▶ **Exercise brief**
Restate every entry word for word.

▶ **Data for this exercise**
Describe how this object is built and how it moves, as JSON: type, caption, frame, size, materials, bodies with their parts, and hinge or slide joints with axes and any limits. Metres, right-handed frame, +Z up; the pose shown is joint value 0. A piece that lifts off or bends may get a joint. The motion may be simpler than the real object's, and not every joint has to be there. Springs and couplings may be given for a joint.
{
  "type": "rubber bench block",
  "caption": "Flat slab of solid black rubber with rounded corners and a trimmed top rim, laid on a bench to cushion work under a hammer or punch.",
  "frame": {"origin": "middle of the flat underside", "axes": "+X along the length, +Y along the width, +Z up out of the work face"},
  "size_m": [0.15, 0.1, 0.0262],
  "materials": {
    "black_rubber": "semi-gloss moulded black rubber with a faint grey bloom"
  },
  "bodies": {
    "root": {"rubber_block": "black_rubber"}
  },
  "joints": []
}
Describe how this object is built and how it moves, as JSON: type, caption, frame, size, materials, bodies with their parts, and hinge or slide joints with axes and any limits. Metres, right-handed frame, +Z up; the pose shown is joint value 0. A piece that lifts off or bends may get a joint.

▶ **Finished exercise**
Describe how this object is built and how it moves, as JSON: type, caption, frame, size, materials, bodies with their parts, and hinge or slide joints with axes and any limits. Metres, right-handed frame, +Z up; the pose shown is joint value 0. A piece that lifts off or bends may get a joint. The motion may be simpler than the real object's, and not every joint has to be there. Springs and couplings may be given for a joint.
{
  "type": "rubber bench block",
  "caption": "Flat slab of solid black rubber with rounded corners and a trimmed top rim, laid on a bench to cushion work under a hammer or punch.",
  "frame": {"origin": "middle of the flat underside", "axes": "+X along the length, +Y along the width, +Z up out of the work face"},
  "size_m": [0.15, 0.1, 0.0262],
  "materials": {
    "black_rubber": "semi-gloss moulded black rubber with a faint grey bloom"
  },
  "bodies": {
    "root": {"rubber_block": "black_rubber"}
  },
  "joints": []
}
Describe how this object is built and how it moves, as JSON: type, caption, frame, size, materials, bodies with their parts, and hinge or slide joints with axes and any limits. Metres, right-handed frame, +Z up; the pose shown is joint value 0. A piece that lifts off or bends may get a joint.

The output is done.